The problem all these tools are designed to solve is a college's surprising lack of control over the makeup of its entering class. To students, a college seems to be in complete control. But once the acceptance letters go out, the balance of power changes. The same uncertainty that plagues students affects colleges when it comes to "yield." Even the most selective colleges know that at most just over half of those they admit will end up enrolling. A college that has learned to expect a 50 percent yield therefore sends out 2,000 acceptances to muster a freshman class of 1,000. But the college can't know exactly how many will accept. Worse, it can't know which ones. In putting together its admittee list it took great pains to strike a balance—men and women, athletes and musicians, black and white, rich and poor. But the vagaries of yield mean that it can end up with a class quite different from what it had in mind. Nearly all the black students might accept—or nearly none. It might have three first-trombone players for the band—and no chemistry students. It might find that a large number of students who need financial aid have accepted—and only a few who can pay their own way.
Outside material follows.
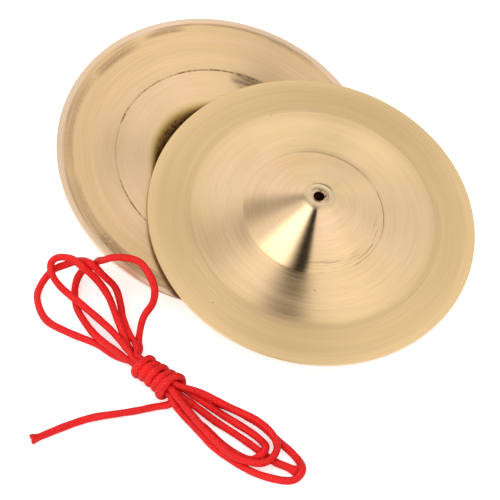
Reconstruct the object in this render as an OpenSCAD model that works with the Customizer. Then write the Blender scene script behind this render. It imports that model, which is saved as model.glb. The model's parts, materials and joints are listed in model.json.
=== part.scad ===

Thus the colleges look for buffers and safeguards to give them some control. The waiting list is a crucial tool. Students and parents may think of the waiting list as something like a queue in a bakery, or the standby list for an airline flight—that is, a predictable system for determining who comes ahead of whom. The reality of waiting lists is different. The main surprise is that they are huge. Very selective colleges may put hundreds of applicants on the list and ultimately admit only ten or twenty. Harvard is a dramatic case: in recent years it has put significantly more people on its waiting list than it has accepted in its springtime admissions cycle. Harvard typically accepts about 1,000 applicants in the fall under its nonbinding "early-action" program, and another 1,000 in the spring in the "regular" cycle. According to informed accounts, in the spring Harvard also places as many as 1,500 students on the waiting list, of whom it ultimately admits very few—typically a handful, and in some years none. Marlyn McGrath-Lewis, the Harvard undergraduate-admissions drector, declined comment on such reports, but she said that the list contains "several hundred" members. Williams is more representative of elite schools. Last spring it sent acceptance letters to 936 students, on top of the 193 it had accepted under its binding early-decision plan, and it put 700 to 800 more on the waiting list.
Why so many? There are some incidental reasons. Waiting lists can be a way to soften the blow for the children of alumni or for members of other important constituencies, rather than rejecting them outright. At some schools the lists, strangely, have also become a repository for some of the most highly qualified applicants. These colleges know that they are being used as safety schools by students who really want to get into more prestigious and selective institutions. Some safety schools welcome the role, for the occasional extra-strong student it brings them. Many others resent being taken for granted—and react by putting "overqualified" applicants on the waiting list rather than, as they see it, "wasting an admit" on them.
But the main reason for long waiting lists is enrollment management. To return to Williams: about half of the people it placed on its waiting list in early April did not send back the required confirmation that they wanted to stay on the list. Either they had decided to accept a spot elsewhere or they had lost interest in Williams. By early May, as students sent in their enrollment deposits, Williams was beginning to get an idea of how many of those admitted—and which ones—would be attending, and therefore what holes in the class it still had to fill. The number it admits from the list varies, but last year it was thirty-seven. These were not necessarily the ones who'd originally come closest to admission but those whose traits and skills best balanced the class. This is the main reason for such long waiting lists—to have access to what the dean of another school calls "critical mass," in a variety of categories, to add whatever element a class seems to lack. Men, surprisingly, are a new category: gender ratios at liberal-arts colleges across the country are tipping in favor of women, and some schools have reportedly begun practicing a stealth form of affirmative action that favors male applicants. Like all colleges, Williams then had to allow for "summer melt"—the students who have accepted, enrolled, and paid their deposits, but for a variety of reasons withdraw during the summer; the school took a few more from the list to compensate.